**REQUIREMENTS:** Within the entries below, find the portion that opens with the line containing "shape = Compound(children=list(solids))" and closes with the line containing "# A motion sensor". Retype that portion exactly and only.
BEGIN GIVEN ENTRIES
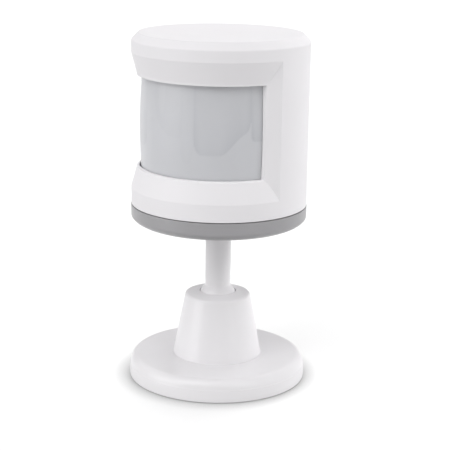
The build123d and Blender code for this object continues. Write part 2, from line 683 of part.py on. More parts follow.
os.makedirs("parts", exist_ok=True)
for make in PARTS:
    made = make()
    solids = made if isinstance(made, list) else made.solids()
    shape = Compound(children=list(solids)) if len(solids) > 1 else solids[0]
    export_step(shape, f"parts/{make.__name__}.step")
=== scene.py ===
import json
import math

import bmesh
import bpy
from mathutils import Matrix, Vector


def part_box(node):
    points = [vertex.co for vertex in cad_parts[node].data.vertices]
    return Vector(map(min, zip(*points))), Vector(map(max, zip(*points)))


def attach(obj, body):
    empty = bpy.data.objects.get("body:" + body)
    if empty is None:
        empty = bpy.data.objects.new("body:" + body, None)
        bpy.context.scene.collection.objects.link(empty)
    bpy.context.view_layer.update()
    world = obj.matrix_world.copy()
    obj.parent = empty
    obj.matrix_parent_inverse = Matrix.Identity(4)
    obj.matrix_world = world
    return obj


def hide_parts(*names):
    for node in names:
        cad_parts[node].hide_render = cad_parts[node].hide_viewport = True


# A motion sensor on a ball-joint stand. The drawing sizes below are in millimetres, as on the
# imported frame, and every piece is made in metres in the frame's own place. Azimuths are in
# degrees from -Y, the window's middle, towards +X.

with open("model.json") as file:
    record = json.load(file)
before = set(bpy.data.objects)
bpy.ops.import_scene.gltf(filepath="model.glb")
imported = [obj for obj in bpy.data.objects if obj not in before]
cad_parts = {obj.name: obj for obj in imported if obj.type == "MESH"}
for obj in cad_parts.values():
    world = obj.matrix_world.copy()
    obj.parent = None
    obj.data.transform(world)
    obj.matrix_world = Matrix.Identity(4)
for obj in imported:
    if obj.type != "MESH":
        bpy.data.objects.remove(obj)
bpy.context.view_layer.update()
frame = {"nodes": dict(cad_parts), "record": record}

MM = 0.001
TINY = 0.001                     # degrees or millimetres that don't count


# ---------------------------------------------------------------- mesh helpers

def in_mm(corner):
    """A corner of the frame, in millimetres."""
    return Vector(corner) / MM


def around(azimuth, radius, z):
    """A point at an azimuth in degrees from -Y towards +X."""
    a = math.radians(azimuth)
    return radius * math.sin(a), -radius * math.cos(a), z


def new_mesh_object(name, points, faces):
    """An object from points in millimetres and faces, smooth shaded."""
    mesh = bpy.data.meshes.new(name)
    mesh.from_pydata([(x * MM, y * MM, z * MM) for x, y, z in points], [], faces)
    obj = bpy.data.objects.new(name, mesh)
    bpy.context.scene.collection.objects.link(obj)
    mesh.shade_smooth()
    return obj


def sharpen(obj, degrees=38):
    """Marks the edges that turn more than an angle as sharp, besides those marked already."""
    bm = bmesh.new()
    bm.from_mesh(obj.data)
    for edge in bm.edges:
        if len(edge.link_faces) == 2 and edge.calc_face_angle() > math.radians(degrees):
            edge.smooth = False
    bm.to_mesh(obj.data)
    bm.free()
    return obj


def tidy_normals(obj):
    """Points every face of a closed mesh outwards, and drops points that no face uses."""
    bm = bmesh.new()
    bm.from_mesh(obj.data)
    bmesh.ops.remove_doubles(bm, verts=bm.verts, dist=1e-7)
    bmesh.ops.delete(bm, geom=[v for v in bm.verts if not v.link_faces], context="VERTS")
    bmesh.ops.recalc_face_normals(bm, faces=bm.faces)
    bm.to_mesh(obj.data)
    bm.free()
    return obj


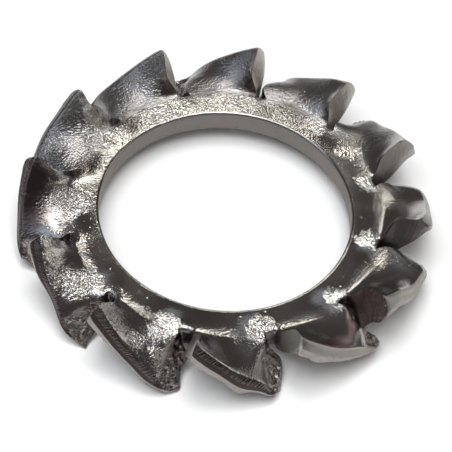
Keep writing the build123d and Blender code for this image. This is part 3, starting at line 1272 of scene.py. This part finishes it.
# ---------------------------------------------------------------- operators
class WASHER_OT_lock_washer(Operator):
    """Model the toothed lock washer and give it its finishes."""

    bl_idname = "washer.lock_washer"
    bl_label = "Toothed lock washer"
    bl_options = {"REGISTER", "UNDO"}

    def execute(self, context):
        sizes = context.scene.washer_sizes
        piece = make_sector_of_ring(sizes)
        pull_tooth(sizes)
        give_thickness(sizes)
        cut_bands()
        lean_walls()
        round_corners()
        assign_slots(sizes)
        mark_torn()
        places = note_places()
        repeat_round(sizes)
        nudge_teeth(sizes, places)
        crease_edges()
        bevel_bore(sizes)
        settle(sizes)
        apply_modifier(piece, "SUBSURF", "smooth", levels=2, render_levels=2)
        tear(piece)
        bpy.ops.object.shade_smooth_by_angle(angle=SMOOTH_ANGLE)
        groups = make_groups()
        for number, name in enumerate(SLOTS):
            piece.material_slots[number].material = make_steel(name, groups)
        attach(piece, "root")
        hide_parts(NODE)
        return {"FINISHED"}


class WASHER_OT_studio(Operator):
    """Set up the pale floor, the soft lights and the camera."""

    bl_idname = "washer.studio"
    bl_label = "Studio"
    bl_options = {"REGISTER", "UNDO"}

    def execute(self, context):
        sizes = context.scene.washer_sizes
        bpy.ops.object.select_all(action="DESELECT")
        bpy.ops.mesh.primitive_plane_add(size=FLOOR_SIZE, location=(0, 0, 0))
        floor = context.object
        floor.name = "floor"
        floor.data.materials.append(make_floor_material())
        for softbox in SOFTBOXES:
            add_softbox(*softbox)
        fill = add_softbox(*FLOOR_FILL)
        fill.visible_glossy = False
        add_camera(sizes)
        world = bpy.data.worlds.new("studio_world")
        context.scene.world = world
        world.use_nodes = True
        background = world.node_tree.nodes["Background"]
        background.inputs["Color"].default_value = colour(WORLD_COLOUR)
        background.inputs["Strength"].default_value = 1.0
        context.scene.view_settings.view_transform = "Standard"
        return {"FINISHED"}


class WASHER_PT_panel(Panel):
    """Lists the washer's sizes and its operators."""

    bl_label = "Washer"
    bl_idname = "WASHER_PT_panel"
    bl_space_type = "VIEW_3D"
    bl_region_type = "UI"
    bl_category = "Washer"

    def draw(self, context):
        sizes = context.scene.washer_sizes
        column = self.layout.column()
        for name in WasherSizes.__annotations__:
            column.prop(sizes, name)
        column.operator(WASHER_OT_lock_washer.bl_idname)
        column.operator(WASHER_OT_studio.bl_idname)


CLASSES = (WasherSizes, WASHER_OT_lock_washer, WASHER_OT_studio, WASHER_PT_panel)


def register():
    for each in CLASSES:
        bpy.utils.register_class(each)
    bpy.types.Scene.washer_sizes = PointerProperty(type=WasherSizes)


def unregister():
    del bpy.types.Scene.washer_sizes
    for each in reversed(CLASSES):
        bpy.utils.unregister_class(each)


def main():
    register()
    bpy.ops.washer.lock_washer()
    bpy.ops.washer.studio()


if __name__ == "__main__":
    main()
END GIVEN ENTRIES
**RESULT OF THE EXERCISE:**
    shape = Compound(children=list(solids)) if len(solids) > 1 else solids[0]
    export_step(shape, f"parts/{make.__name__}.step")
=== scene.py ===
import json
import math

import bmesh
import bpy
from mathutils import Matrix, Vector


def part_box(node):
    points = [vertex.co for vertex in cad_parts[node].data.vertices]
    return Vector(map(min, zip(*points))), Vector(map(max, zip(*points)))


def attach(obj, body):
    empty = bpy.data.objects.get("body:" + body)
    if empty is None:
        empty = bpy.data.objects.new("body:" + body, None)
        bpy.context.scene.collection.objects.link(empty)
    bpy.context.view_layer.update()
    world = obj.matrix_world.copy()
    obj.parent = empty
    obj.matrix_parent_inverse = Matrix.Identity(4)
    obj.matrix_world = world
    return obj


def hide_parts(*names):
    for node in names:
        cad_parts[node].hide_render = cad_parts[node].hide_viewport = True


# A motion sensor on a ball-joint stand. The drawing sizes below are in millimetres, as on the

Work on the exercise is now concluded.